You could replicate the actions above by following the steps below:
- Install the right version of Curator on whatever system you want (it will just need access to a Client node for your cluster)
- Create a configuration file that sets the hosts, port, SSL, and http auth settings.
- Create your action file with the delete action and using the age and pattern filters
- Set up a recurring task to run Curator on a schedule using cron, etc.
When all is said and done, you will need an action file similar to:
actions: 1: action: delete_indices description: "Coffee Cleanup" options: ignore_empty_list: True disable_action: False filters: - filtertype: kibana - filtertype: age source: creation_date direction: older unit: days unit_count: 14 - filtertype: pattern kind: regex value: 'coffee-*'
You can set the disable_action option to True if you want to test the effect of the action file.
Why Use It?
Hopefully by now you’ve started to see the power of Curator and how this can greatly aid in managing your instance. There are a whole bunch of benefits to Curator, but the main ones are:
- Easy Automation Curator gives you an easy way to automate management of your cluster without having to write your own tools or manually perform these tasks.

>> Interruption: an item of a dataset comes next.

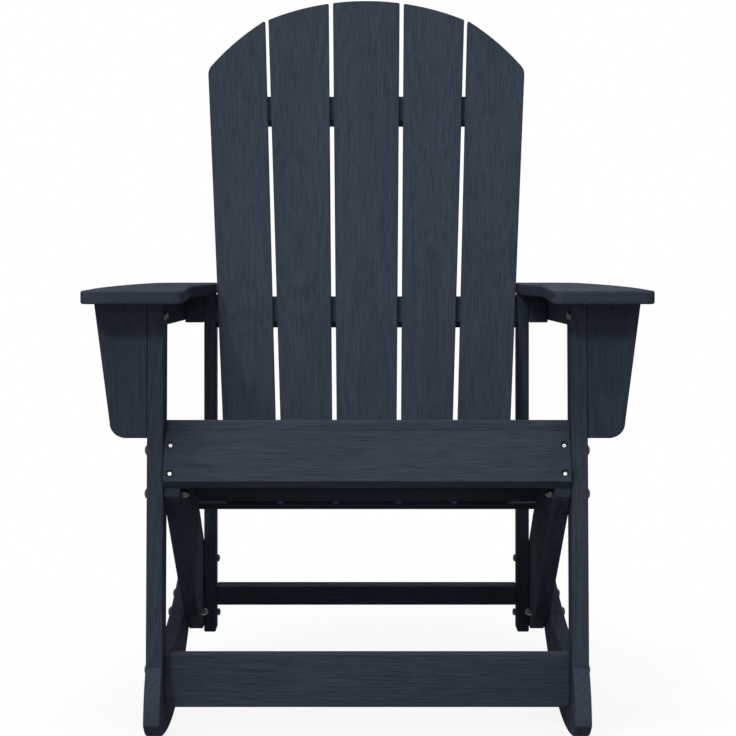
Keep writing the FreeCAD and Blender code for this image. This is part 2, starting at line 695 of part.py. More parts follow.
def back_screw_points():
    """Screws from behind each back rail into each slat, two side by side."""
    points = []
    last = len(BACK_LINE_FOOT) - 1
    for start in back_rail_starts():
        distance = start + BACK_RAIL_WIDTH / 2
        for which in range(-last, last + 1):
            inner, outer = back_slat_sides(abs(which), distance)
            middle = (inner + outer) / 2 if which >= 0 else -(inner + outer) / 2
            for side in (-1, 1):
                x = middle + side * BACK_SCREW_SPACING / 2
                points.append(back_point(x, distance, -FRAME_THICKNESS))
    return points


def make_back_rail(start, half_length):
    board = block(vector(-half_length, start, -FRAME_THICKNESS),
                  vector(half_length, start + BACK_RAIL_WIDTH, 0))
    rail = eased(board)
    rail.Placement = back_placement()
    for point in back_screw_points():
        rail = rail.cut(screw_hole(point, back_forward(), BACK_SCREW_LENGTH))
    return rail


def rail_foot_screw(side):
    """A long screw down through the lower back rail's height into the seat rail."""
    lean = math.radians(BACK_RECLINE)
    start = back_point(side * SEAT_SCREW_X, LOWER_RAIL_START + BACK_RAIL_WIDTH, -FRAME_THICKNESS / 2)
    return start, vector(0, -math.sin(lean), -math.cos(lean))


def make_lower_back_rail():
    rail = make_back_rail(LOWER_RAIL_START, LEG_INNER - SEAT_END_GAP)
    for side in (-1, 1):
        start, direction = rail_foot_screw(side)
        rail = rail.cut(screw_hole(start, direction, RAIL_FOOT_SCREW_LENGTH))
    return rail


def rail_end_screw_points(side):
    """Screws through the upright's outer face into the middle back rail's end."""
    points = []
    rail_middle = back_point(0, MIDDLE_RAIL_START + BACK_RAIL_WIDTH / 2, 0)
    for step in (-0.5, 0.5):
        height = rail_middle.z + step * RAIL_END_SCREW_SPACING
        face = rail_middle.y + (height - rail_middle.z) * tangent(BACK_RECLINE)
        rear = face + FRAME_THICKNESS / math.cos(math.radians(BACK_RECLINE))
        depth = (max(face, upright_front(height)) + rear) / 2
        points.append(vector(side * SEAT_RAIL_INNER, depth, height))
    return points


def make_middle_back_rail():
    rail = make_back_rail(MIDDLE_RAIL_START, UPRIGHT_INNER)
    for side in (-1, 1):
        direction = vector(-side, 0, 0)
        for start in rail_end_screw_points(side):
            rail = rail.cut(screw_hole(start, direction, RAIL_END_SCREW_LENGTH))
    return rail


def make_upper_back_rail():
    edge = back_edge(len(BACK_LINE_FOOT) - 1, -1, UPPER_RAIL_START)
    return make_back_rail(UPPER_RAIL_START, edge - UPPER_RAIL_INSET)


def seat_screw_points(side):
    """Screws down through the seat boards into one seat rail, two in each end."""
    points = []
    for index in range(SEAT_SLAT_COUNT):
        middle = index * (SEAT_SLAT_WIDTH + SEAT_SLAT_GAP) + SEAT_SLAT_WIDTH / 2
        for step in (-0.5, 0.5):
            points.append(seat_point(side * SEAT_SCREW_X, middle + step * SEAT_SCREW_SPACING, SLAT_THICKNESS))
    return points


def make_seat_slat(index):
    start = index * (SEAT_SLAT_WIDTH + SEAT_SLAT_GAP)
    half = LEG_INNER - SEAT_END_GAP
    board = block(vector(-half, start, 0), vector(half, start + SEAT_SLAT_WIDTH, SLAT_THICKNESS))
    if index == 0:
        board = board.makeFillet(SEAT_FRONT_ROUND, [edge for edge in board.Edges if is_upper_front(edge)])
        board = board.makeFillet(CRISP_ROUND, [edge for edge in board.Edges if is_lower_edge(edge)])
    else:
        board = eased(board)
    board.Placement = seat_placement()
    for side in (-1, 1):
        for start_point in seat_screw_points(side):
            board = board.cut(screw_hole(start_point, seat_down(), SEAT_SCREW_LENGTH))
    return board


def is_upper_front(edge):
    """Whether an edge of the front seat board lies around its top: in front or at an end."""
    middle = edge.CenterOfMass
    at_end = abs(middle.x) > LEG_INNER / 2
    return middle.z > SLAT_THICKNESS - 1e-6 and (middle.y < 1e-6 or at_end)


def is_lower_edge(edge):
    """Whether an edge of the front seat board lies around its underside."""
    return all(point.Point.z < 1e-6 for point in edge.Vertexes)


def apron_screw_points(side):
    """Screw heads at the bottom of their recesses in the apron, at one end."""
    return [rail_point(side * APRON_SCREW_X, -FRAME_THICKNESS + APRON_RECESS_DEPTH,
                       APRON_RISE + APRON_SCREW_FOOT + step * APRON_SCREW_SPACING) for step in (0, 1)]


def make_seat_apron():
    half = LEG_INNER - SEAT_END_GAP
    board = block(vector(-half, -FRAME_THICKNESS, APRON_RISE), vector(half, 0, APRON_RISE + APRON_WIDTH))
    apron = eased(board, CRISP_ROUND)
    apron.Placement = rail_placement()
    for side in (-1, 1):
        for start in apron_screw_points(side):
            apron = apron.cut(screw_hole(start, rail_back(), APRON_SCREW_LENGTH))
            face = start - rail_back() * APRON_RECESS_DEPTH
            apron = apron.cut(Part.makeCylinder(APRON_RECESS_RADIUS, APRON_RECESS_DEPTH, face, rail_back()))
    return apron


def make_front_stretcher():
    low = vector(-LEG_INNER, FRONT_STRETCHER_DEPTH, FRONT_STRETCHER_LOW)
    high = vector(LEG_INNER, FRONT_STRETCHER_DEPTH + FRAME_THICKNESS,
                  FRONT_STRETCHER_LOW + FRONT_STRETCHER_HEIGHT)
    board = eased(block(low, high))
    for depth, height in lap_lag_points():
        for side in (-1, 1):
            start = vector(side * LEG_INNER, depth, height)
            board = board.cut(bolt_hole(start, vector(-side, 0, 0), LAG_BITE))
    return board


def make_rear_stretcher():
    low = REAR_STRETCHER_LOW
    high = low + REAR_STRETCHER_HEIGHT
    inset = REAR_STRETCHER_INSET
    steps = [side_point(upright_front(low) + inset, low), side_point(upright_rear(low) - inset, low),
             side_point(upright_rear(high) - inset, high), side_point(upright_front(high) + inset, high)]
    board = eased(side_board(steps, -UPRIGHT_INNER, UPRIGHT_INNER))
    depth, height = rear_lag_point()
    for side in (-1, 1):
        start = vector(side * UPRIGHT_INNER, depth, height)
        board = board.cut(bolt_hole(start, vector(-side, 0, 0), LAG_BITE))
    return board


def both_sides(pieces):
    return pieces + [mirrored(piece) for piece in pieces]


SIDE_NUT = (LEG_OUTER, SEAT_RAIL_INNER, SIDE_WASHER_THICKNESS, SIDE_NUT_HEIGHT, SIDE_NUT_DOME)
UPRIGHT_NUT = (LEG_INNER, UPRIGHT_INNER, UPRIGHT_WASHER_THICKNESS, UPRIGHT_NUT_HEIGHT, UPRIGHT_NUT_DOME)


def side_bolt_points():
    return leg_bolt_points() + [(RUNNER_BOLT_DEPTH, RUNNER_BOLT_HEIGHT)]


def make_bolts(stack, points):
    """Bolts through the planes of a stack: head on its first, washer and nut on its second."""
    outer, inner, washer_thickness = stack[:3]
    length = outer - inner + washer_thickness + BOLT_END_IN_NUT
    return both_sides([domed_bolt(vector(outer, depth, height), INWARD, length) for depth, height in points])


def make_washers(stack, points):
    inner, thickness = stack[1:3]
    return both_sides([washer(vector(inner, depth, height), INWARD, thickness) for depth, height in points])


def make_nuts(stack, points):
    inner, washer_thickness, nut_height, dome_height = stack[1:]
    seat = inner - washer_thickness
    return both_sides([dome_nut(vector(seat, depth, height), INWARD, nut_height, dome_height)
                       for depth, height in points])


def make_lap_lags():
    length = FRAME_THICKNESS + LAG_BITE
    return both_sides([domed_bolt(vector(LEG_OUTER, depth, height), INWARD, length)
                       for depth, height in lap_lag_points()])


def make_rear_lags():
    depth, height = rear_lag_point()
    return both_sides([domed_bolt(vector(LEG_OUTER, depth, height), INWARD, rear_lag_length())])


def make_bracket_lags():
    depth, height = bracket_lag_point()
    length = FRAME_THICKNESS + BRACKET_LAG_BITE
    return both_sides([domed_bolt(vector(LEG_INNER, depth, height), OUTWARD, length)])


def make_apron_screws():
    return both_sides([flat_screw(start, rail_back(), APRON_SCREW_LENGTH) for start in apron_screw_points(1)])


def make_seat_screws():
    return both_sides([flat_screw(start, seat_down(), SEAT_SCREW_LENGTH) for start in seat_screw_points(1)])


def make_back_screws():
    return [flat_screw(start, back_forward(), BACK_SCREW_LENGTH) for start in back_screw_points()]


def make_rail_end_screws():
    points = rail_end_screw_points(1)
    return both_sides([flat_screw(start, INWARD, RAIL_END_SCREW_LENGTH) for start in points])


def make_rail_foot_screws():
    start, direction = rail_foot_screw(1)
    return both_sides([flat_screw(start, direction, RAIL_FOOT_SCREW_LENGTH)])


def make_arm_screws():
    return both_sides([flat_screw(start, DOWN, ARM_SCREW_LENGTH) for start in arm_screw_points()])


def make_arm_block_screws():
    return both_sides([flat_screw(start, DOWN, ARM_RAIL_SCREW_LENGTH) for start in arm_block_screw_points()])


def build():
    """Every piece by its node's name; a node of identical fasteners holds several solids."""
    nodes = {}
    sided = {"runner": make_runner, "front_leg": make_front_leg, "seat_rail": make_seat_rail,
             "rear_upright": make_rear_upright, "arm": make_arm, "arm_bracket": make_arm_bracket,
             "arm_block": make_arm_block, "arm_rail": make_arm_rail}
    for name, make in sided.items():
        piece = make()
        nodes["right_" + name] = [piece]
        nodes["left_" + name] = [mirrored(piece)]
    nodes["middle_back_slat"] = [make_back_slat(0)]
    for which, place in ((1, "inner"), (2, "outer")):
        piece = make_back_slat(which)
        nodes["right_%s_back_slat" % place] = [piece]
        nodes["left_%s_back_slat" % place] = [mirrored(piece)]
    nodes["lower_back_rail"] = [make_lower_back_rail()]
    nodes["middle_back_rail"] = [make_middle_back_rail()]
    nodes["upper_back_rail"] = [make_upper_back_rail()]
    nodes["seat_apron"] = [make_seat_apron()]
    for index in range(SEAT_SLAT_COUNT):
        nodes["seat_slat_%d" % (index + 1)] = [make_seat_slat(index)]
    nodes["front_stretcher"] = [make_front_stretcher()]
    nodes["rear_stretcher"] = [make_rear_stretcher()]
    for name, stack, points in (("side", SIDE_NUT, side_bolt_points()),
                                ("upright", UPRIGHT_NUT, upright_bolt_points())):
        nodes[name + "_bolts"] = make_bolts(stack, points)
        nodes[name + "_washers"] = make_washers(stack, points)
        nodes[name + "_nuts"] = make_nuts(stack, points)
    nodes["front_stretcher_lags"] = make_lap_lags()
    nodes["rear_stretcher_lags"] = make_rear_lags()
    nodes["bracket_lags"] = make_bracket_lags()
    nodes["apron_screws"] = make_apron_screws()
    nodes["seat_screws"] = make_seat_screws()
    nodes["back_screws"] = make_back_screws()
    nodes["rail_end_screws"] = make_rail_end_screws()
    nodes["rail_foot_screws"] = make_rail_foot_screws()
    nodes["arm_screws"] = make_arm_screws()
    nodes["arm_block_screws"] = make_arm_block_screws()
    return nodes


def main():
    nodes = build()
    whole = Part.makeCompound([piece for pieces in nodes.values() for piece in pieces])
    box = whole.optimalBoundingBox(False)
    shift = vector(0, -(box.YMin + box.YMax) / 2, 0)
    print("box", round(box.XLength, 1), round(box.YLength, 1), round(box.ZMin, 3), round(box.ZMax, 1),
          "depth shift", round(shift.y, 2))
    os.makedirs("parts", exist_ok=True)
    for name, pieces in nodes.items():
        shape = pieces[0] if len(pieces) == 1 else Part.makeCompound(pieces)
        shape.translate(shift)
        shape.exportStep("parts/%s.step" % name)
        print(name, len(shape.Solids), "solids", round(shape.Volume / 1000, 2), "cm3",
              "valid" if shape.isValid() else "NOT VALID")


main()
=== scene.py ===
"""The looks of a rocking adirondack chair: grained lumber boards, a slatted seat and steel fasteners.

Every board keeps the frame's own shape and gets an embossed grain that follows it. Rows of like
pieces, the seat slats and all the fasteners, are made by node trees from the places in the frame.
"""

import logging
import math
from dataclasses import dataclass, field, replace
from enum import Enum
from typing import Any, Iterable, Sequence

import bmesh
import bpy
import numpy as np
from mathutils import Matrix, Vector


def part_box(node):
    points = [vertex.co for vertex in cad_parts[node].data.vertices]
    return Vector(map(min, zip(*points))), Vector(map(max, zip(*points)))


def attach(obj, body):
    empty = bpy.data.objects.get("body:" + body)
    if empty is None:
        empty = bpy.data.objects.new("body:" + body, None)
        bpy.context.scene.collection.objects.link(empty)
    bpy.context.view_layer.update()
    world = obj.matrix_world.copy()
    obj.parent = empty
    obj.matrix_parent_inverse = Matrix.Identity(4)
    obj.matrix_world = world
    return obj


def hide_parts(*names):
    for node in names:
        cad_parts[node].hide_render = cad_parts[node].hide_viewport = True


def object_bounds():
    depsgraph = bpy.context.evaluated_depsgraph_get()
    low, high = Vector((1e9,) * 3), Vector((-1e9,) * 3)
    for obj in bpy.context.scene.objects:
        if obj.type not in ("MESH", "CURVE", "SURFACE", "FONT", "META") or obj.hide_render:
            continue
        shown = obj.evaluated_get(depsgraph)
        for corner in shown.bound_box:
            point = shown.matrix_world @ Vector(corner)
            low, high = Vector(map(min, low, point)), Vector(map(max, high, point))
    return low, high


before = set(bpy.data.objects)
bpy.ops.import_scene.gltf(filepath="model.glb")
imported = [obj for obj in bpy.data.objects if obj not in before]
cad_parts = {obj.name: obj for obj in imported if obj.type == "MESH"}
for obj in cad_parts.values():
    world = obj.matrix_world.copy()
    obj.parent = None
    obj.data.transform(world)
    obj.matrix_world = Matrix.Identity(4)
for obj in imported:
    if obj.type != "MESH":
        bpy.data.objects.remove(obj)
CAD_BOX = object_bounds()

LOG = logging.getLogger("chair")
BODY = "root"
MERGE_DISTANCE = 1e-6
SMOOTH_ANGLE = math.radians(32)
MILLIMETRE = 0.001

Colour = tuple[float, float, float]
Feed = float | int | bool | tuple | Vector | bpy.types.NodeSocket | bpy.types.Material


class TreeKind(Enum):
    """What a node tree works on."""

    SHADER = "ShaderNodeTree"
    GEOMETRY = "GeometryNodeTree"


class Socket(Enum):
    """The kinds of value that go in and out of a group."""

    NUMBER = "NodeSocketFloat"
    WHOLE = "NodeSocketInt"
    VECTOR = "NodeSocketVector"
    COLOUR = "NodeSocketColor"
    GEOMETRY = "NodeSocketGeometry"
    MATERIAL = "NodeSocketMaterial"


class Drive(Enum):
    """What is cut into a fastener's head for the tool that turns it."""

    HEXAGON = "hexagon"
    CROSS = "cross"
    NONE = "none"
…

- Space Curator will allow you to tune and maintain your data retention policy and avoid paying for and managing a larger cluster than you need.
- Performance Curator can help you manage aliases and narrow down the indexes included in queries. Rather than querying across all of your timestamped indexes, you can have Curator manage an alias of just the index timeframes you care about and use that alias to narrow your searches.

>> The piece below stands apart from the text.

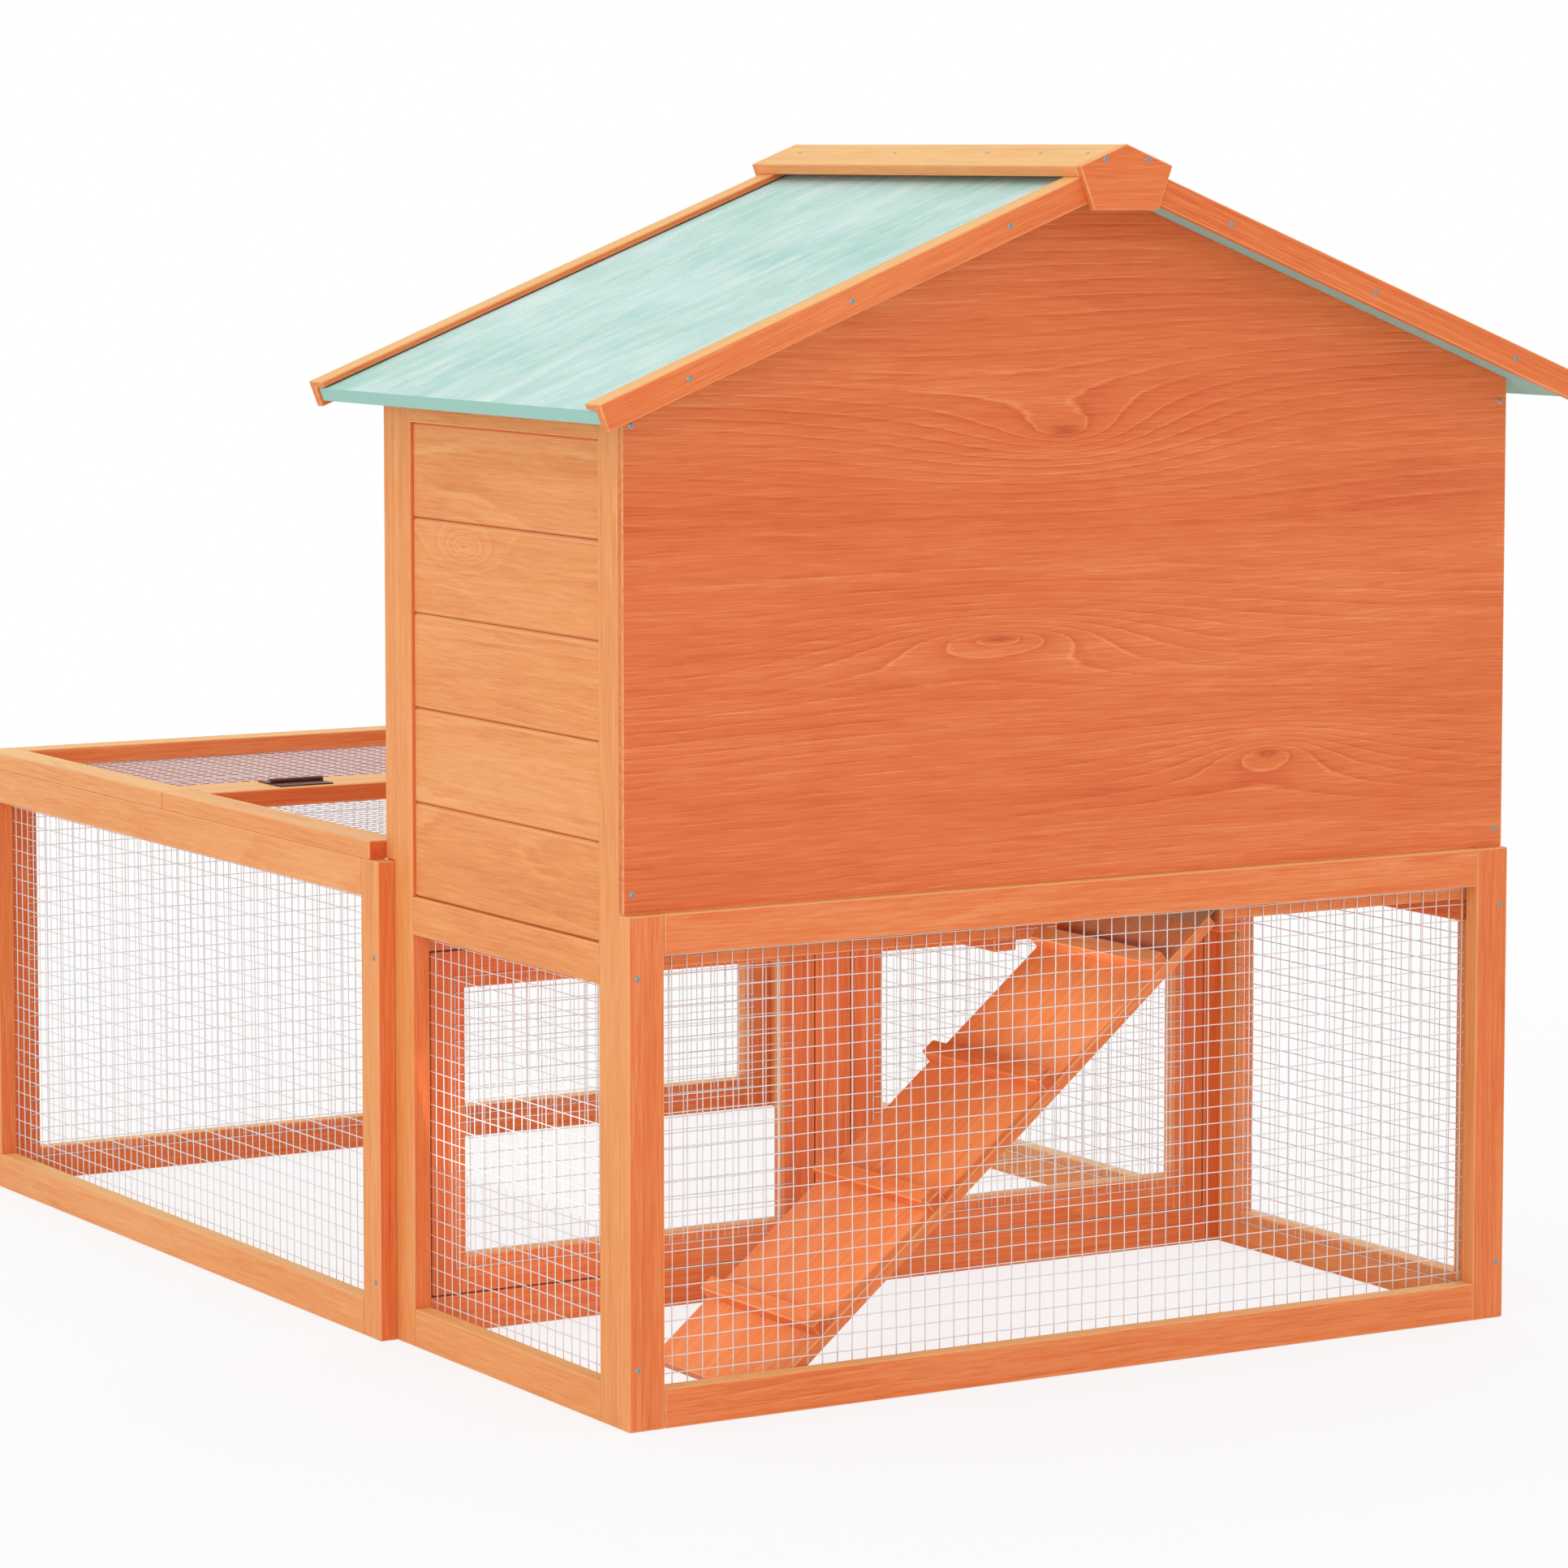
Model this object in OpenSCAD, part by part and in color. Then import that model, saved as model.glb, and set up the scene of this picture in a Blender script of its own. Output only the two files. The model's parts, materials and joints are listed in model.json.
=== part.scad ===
// Two-storey gabled rabbit hutch with a low wire run fixed to its front.
// +Z is up, +Y runs from the closed back gable towards the far end of the run.
// The origin is on the ground, in the middle of everything the object covers.

/* [House] */
// Width of the house across the gable
house_w = 806; // [700:1:900]
// Depth of the house, outer face of back frame to outer face of front frame
house_d = 392; // [340:1:460]
// Height of the lower frames, and of the run under its lids
low_h = 382; // [350:1:430]
// Height of the side panels above the lower frames, at their outer face
upper_h = 376; // [360:1:430]
// Width of the frame boards
stock_w = 30; // [24:1:36]
// Thickness of the frame boards
stock_t = 15; // [12:0.5:20]
// Hairline left where two boards of a frame meet
joint_gap = 0.2; // [0.1:0.1:0.5]
// From the top of the lower frames down to the underside of the rail over a side window
mid_rail_drop = 55; // [48:1:80]
// Thickness of the plywood of the back gable wall
wall_t = 7; // [5:0.5:9]
// Width of the centre post of the front
post_w = 33; // [28:1:45]

/* [Siding] */
// Boards in each side wall
siding_count = 5; // [4:1:6]
// Thickness of a siding board
siding_t = 9; // [7:0.5:11]
// How far the siding lies back from the face of its frame
siding_recess = 3; // [1:0.5:4]
// Bevel along the joints of the siding
siding_bevel = 2; // [1:0.5:3]

/* [Front] */
// Height of the header board over the lower doors
header_h = 74; // [60:1:90]
// Height of the sill rail under the upper doors
sill_h = 45; // [42:1:60]
// From the top of the side panels down to the underside of the lintel over the upper doors
lintel_drop = 68; // [45:1:130]
// Thickness of the front gable board
gable_t = 9; // [6:0.5:12]
// Gap all round a door
door_gap = 1.5; // [1:0.5:3]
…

As an example, when testing new product features we will increase our logging frequency. Curator has allowed us to help reduce index sprawl and kept our clusters healthy.
To review, we’ve talked about how Curator can help you manage your indexes, about how you can configure and run Curator both on the ObjectRocket platform or on your own, and finally the main benefits of Curator. The bottom line is that it’s just a dead simple tool to help you manage your data with minimal overhead and the more you use it, the more applications you’ll find.